Mais nous savons que la route de la fraternité n’est pas tracée dans les nuages: elle traverse les nombreux déserts spirituels présents dans nos sociétés. «Dans le désert, disait le Pape Benoît xvi, on redécouvre la valeur de ce qui est essentiel pour vivre; ainsi dans le monde contemporain les signes de la soif de Dieu, du sens ultime de la vie, sont innombrables bien que souvent exprimés de façon implicite ou négative. Et dans le désert il faut surtout des personnes de foi qui, par l’exemple de leur vie, montrent le chemin vers la Terre promise et ainsi tiennent en éveil l’espérance» (Homélie de la Messe d’ouverture de l’Année de la foi, 11 octobre 2012).

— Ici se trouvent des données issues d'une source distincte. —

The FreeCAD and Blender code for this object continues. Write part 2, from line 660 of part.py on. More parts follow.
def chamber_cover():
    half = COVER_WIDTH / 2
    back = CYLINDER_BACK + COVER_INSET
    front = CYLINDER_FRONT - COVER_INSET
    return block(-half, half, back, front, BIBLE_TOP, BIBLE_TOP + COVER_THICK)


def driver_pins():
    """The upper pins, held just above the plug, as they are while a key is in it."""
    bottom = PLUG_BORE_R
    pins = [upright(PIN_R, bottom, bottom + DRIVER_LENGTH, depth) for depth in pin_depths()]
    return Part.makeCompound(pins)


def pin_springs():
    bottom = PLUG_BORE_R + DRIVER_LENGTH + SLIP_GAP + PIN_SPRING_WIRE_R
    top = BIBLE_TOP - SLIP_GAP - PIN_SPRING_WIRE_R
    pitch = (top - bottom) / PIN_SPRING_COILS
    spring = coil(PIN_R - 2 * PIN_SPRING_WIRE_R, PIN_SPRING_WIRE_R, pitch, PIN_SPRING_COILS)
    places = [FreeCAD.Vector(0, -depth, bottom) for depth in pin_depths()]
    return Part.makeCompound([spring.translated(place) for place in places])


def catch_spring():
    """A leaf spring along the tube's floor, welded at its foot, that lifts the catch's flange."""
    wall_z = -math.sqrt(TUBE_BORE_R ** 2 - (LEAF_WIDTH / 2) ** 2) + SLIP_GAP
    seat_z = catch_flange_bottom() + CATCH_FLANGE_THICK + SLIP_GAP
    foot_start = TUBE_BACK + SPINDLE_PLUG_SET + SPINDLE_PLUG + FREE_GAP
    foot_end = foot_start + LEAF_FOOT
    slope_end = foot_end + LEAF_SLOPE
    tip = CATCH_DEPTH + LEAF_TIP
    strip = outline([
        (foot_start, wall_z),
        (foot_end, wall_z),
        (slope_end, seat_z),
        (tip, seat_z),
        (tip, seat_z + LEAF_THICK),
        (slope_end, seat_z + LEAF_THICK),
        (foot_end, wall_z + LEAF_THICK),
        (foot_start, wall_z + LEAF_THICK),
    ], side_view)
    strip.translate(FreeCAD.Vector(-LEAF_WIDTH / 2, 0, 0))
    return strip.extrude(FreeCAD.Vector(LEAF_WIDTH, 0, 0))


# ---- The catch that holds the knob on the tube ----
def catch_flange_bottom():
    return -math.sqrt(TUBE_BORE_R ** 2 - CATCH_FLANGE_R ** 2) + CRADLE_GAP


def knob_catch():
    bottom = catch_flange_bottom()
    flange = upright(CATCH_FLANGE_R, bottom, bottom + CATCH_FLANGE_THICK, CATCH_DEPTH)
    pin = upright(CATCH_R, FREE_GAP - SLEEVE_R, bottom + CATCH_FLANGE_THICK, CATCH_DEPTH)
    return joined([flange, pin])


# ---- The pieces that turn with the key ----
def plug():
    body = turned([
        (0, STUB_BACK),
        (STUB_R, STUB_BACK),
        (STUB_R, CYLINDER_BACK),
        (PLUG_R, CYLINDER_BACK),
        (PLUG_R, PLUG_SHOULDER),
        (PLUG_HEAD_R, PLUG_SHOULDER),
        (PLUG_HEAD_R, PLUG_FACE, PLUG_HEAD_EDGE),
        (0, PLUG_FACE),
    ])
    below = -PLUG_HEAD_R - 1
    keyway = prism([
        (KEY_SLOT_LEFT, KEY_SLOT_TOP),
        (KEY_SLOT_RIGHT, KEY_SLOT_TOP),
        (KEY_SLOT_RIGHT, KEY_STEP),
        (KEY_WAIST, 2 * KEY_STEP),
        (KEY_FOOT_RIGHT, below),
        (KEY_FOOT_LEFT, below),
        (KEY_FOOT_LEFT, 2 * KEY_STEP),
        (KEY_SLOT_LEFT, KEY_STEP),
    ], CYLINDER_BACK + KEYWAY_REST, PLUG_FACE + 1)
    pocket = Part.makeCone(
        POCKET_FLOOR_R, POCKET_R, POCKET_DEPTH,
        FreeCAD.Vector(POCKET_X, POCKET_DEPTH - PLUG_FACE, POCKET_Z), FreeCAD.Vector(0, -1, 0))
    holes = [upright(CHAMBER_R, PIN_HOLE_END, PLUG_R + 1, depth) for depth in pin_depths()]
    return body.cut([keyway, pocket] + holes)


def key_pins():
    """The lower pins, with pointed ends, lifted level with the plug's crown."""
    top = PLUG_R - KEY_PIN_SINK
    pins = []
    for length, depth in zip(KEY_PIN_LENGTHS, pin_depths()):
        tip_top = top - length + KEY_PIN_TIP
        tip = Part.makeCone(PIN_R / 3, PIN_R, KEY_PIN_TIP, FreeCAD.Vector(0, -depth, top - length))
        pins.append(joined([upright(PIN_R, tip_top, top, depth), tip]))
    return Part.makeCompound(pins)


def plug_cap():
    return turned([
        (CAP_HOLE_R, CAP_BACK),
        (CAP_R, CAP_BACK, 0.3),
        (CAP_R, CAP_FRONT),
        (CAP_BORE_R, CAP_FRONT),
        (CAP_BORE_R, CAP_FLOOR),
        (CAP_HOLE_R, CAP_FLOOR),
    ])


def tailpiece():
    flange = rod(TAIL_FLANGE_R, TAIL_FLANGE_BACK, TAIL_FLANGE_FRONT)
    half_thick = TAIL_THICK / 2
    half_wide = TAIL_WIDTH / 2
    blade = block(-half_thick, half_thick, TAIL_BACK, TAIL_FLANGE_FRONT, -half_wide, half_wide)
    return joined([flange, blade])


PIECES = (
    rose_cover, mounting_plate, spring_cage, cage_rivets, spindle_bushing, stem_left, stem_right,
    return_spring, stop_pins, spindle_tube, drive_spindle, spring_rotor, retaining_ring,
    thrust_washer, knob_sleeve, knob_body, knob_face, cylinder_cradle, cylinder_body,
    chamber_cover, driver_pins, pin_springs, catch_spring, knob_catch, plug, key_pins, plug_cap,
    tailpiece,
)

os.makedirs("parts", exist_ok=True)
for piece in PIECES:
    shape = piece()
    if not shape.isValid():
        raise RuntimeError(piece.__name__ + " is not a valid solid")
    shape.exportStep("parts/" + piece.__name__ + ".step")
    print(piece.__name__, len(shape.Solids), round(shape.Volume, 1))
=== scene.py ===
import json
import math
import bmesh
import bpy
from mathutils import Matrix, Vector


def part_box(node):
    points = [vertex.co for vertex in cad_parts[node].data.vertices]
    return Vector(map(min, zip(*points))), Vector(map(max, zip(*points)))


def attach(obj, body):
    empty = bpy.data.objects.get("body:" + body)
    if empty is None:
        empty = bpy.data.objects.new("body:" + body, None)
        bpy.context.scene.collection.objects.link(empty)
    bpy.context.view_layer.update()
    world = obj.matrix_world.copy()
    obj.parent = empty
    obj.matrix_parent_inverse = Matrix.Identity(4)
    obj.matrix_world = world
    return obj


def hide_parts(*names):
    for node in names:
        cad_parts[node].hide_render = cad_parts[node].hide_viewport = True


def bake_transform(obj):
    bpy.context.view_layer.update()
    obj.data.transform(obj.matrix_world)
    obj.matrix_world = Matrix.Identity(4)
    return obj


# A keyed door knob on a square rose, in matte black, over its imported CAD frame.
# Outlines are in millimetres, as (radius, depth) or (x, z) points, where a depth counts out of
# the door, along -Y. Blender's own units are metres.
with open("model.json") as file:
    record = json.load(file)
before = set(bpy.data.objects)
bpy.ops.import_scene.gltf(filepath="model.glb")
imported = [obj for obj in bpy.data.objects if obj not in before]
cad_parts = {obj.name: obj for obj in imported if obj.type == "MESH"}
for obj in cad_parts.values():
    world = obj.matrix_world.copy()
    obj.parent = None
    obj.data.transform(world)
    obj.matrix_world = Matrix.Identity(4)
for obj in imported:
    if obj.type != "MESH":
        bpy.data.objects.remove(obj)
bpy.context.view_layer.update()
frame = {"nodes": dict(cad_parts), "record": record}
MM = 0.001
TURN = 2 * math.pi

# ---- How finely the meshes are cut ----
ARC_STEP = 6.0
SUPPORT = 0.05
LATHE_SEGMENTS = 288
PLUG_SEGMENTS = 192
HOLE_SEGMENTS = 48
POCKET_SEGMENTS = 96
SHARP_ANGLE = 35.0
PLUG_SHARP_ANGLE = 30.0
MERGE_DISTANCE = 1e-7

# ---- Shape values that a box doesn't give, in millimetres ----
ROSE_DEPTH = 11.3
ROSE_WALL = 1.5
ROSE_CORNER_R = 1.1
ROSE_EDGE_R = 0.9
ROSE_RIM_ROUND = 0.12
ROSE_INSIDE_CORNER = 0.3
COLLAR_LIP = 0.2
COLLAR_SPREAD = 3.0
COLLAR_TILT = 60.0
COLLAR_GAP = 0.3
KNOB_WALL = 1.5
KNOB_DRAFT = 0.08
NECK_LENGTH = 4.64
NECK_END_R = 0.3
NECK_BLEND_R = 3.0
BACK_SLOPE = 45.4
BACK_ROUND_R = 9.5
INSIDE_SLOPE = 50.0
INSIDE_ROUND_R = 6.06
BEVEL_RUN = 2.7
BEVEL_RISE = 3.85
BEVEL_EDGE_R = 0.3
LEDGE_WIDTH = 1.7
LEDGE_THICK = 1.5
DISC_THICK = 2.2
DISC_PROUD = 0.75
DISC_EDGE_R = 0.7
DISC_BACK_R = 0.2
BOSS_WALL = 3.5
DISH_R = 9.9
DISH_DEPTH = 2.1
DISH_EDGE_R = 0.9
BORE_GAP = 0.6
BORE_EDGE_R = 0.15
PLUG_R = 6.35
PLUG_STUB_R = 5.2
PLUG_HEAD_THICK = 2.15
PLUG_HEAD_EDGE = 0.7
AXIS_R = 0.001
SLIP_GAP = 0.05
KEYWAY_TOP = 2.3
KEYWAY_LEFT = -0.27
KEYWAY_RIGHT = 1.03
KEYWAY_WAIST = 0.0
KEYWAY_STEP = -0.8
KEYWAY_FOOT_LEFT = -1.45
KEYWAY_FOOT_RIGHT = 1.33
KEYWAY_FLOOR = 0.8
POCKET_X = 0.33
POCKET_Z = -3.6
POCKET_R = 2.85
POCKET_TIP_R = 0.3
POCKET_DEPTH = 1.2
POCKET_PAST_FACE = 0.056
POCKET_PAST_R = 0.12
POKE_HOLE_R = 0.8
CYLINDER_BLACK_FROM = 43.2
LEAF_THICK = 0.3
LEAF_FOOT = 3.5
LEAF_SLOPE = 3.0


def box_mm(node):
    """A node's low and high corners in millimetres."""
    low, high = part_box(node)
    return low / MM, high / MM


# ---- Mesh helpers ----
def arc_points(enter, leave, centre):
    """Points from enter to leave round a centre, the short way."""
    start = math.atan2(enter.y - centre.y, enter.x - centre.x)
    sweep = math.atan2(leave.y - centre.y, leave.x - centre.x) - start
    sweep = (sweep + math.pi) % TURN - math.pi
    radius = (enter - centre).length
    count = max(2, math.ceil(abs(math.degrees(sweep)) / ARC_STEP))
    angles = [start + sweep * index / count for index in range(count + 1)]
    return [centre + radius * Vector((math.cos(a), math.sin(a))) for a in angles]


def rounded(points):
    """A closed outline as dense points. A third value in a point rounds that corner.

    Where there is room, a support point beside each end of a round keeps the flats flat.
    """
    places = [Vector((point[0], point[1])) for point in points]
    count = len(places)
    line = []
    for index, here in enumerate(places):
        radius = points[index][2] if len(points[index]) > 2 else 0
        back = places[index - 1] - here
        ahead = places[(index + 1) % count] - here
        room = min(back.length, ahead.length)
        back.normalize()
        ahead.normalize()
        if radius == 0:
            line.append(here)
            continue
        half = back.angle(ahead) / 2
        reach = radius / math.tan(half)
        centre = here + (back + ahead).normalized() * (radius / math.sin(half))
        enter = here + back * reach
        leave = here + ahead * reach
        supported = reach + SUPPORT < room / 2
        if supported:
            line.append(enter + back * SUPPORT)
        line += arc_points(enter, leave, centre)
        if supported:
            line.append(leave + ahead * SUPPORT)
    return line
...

Le Pape François ne se lasse pas d’indiquer la route qui traverse le désert en apportant la vie: «Notre engagement ne consiste pas exclusivement en des actions ou des programmes de promotion et d’assistance; ce que l’Esprit suscite n’est pas un débordement d’activisme, mais avant tout une attention à l’autre qu’il considère comme un avec lui. Cette attention aimante est le début d’une véritable préoccupation pour sa personne, à partir de laquelle je désire chercher effectivement son bien» (Exhort. ap. Evangelii gaudium, n. 199).
Retrouver cette conscience est déterminant. Une personne ne peut faire seule le chemin de la découverte de soi; la rencontre avec l’autre est essentielle. En ce sens, le Bon Samaritain nous indique que notre existence est intimement liée à celle des autres et que la relation avec l’autre est une condition pour devenir pleinement nous-mêmes et porter du fruit. En nous donnant la vie, Dieu s’est en quelque sorte donné lui-même à nous afin qu’à notre tour, nous nous donnions aux autres: «Un être humain est fait de telle façon qu’il ne se réalise, ne se développe ni ne peut atteindre sa plénitude que par le don désintéressé de lui-même» (Fratelli tutti, n. 87). Don Giussani ajoutait que la charité est un don de soi «ému». En effet, il est émouvant de penser que Dieu, le Tout-puissant, s’est penché sur notre rien, qu’il a eu pitié de nous et nous a aimés personnellement d’un amour éternel.
Quel est le fruit de celui qui, imitant Jésus, fait don de lui-même? «L’amitié sociale inclusive et une fraternité ouverte à tous» (ibid., n. 94). Une étreinte qui abat les murs et va à la rencontre de l’autre, consciente de la valeur de chaque personne concrète, quelle que soit la situation dans laquelle elle se trouve. Un amour de l’autre pour ce qu’il est: une créature de Dieu, faite à son image et à sa ressemblance, et donc dotée d’une dignité intangible, dont personne ne peut disposer ou, pire, abuser.
C’est cette amitié sociale que, en tant que croyants, nous sommes invités à alimenter par notre témoignage: «La communauté évangélisatrice, par ses œuvres et ses gestes, se met dans la vie quotidienne des autres, elle raccourcit les distances, elle s’abaisse jusqu’à l’humiliation si c’est nécessaire, et assume la vie humaine, touchant la chair souffrante du Christ dans le peuple» (Evangelii gaudium, n. 24). Comme les hommes et les femmes de notre temps ont besoin de rencontrer des personnes qui ne donnent pas de leçons de leur balcon, mais qui descendent dans la rue pour partager la fatigue quotidienne de la vie, soutenues par une espérance digne de confiance!
Le Pape François appelle avec insistance les chrétiens à cette tâche historique, pour le bien de tous, dans la certitude que la source de la dignité de chaque être humain et la possibilité d’une fraternité universelle est l’Evangile de Jésus incarné dans la vie de la communauté chrétienne: «Si la musique de l’Evangile cesse de vibrer dans nos entrailles, nous aurons perdu la joie qui jaillit de la compassion, la tendresse qui naît de la confiance, la capacité de la réconciliation qui trouve sa source dans le fait de se savoir toujours pardonnés et envoyés. Si la musique de l’Evangile cesse de retentir dans nos maisons, sur nos places, sur nos lieux de travail, dans la politique et dans l’économie, nous aurons éteint la mélodie qui nous pousse à lutter pour la dignité de tout homme et de toute femme» (Discours lors de la rencontre œcuménique, Riga - Lettonie, 24 septembre 2018).
Le Saint-Père espère que les organisateurs et les participants au Meeting 2022 accueilleront cet appel avec un cœur joyeux et disponible, en continuant de collaborer avec l’Eglise universelle sur la route de l’amitié entre les peuples, en répandant dans le monde la passion pour l’homme. Et en confiant cette intention à l’intercession de la Très Sainte Vierge Marie, il envoie de tout cœur sa bénédiction apostolique.
En vous adressant à mon tour mes meilleurs vœux pour que le Meeting réponde pleinement à vos attentes, je vous prie d’agréer l’expression de mes sentiments distingués.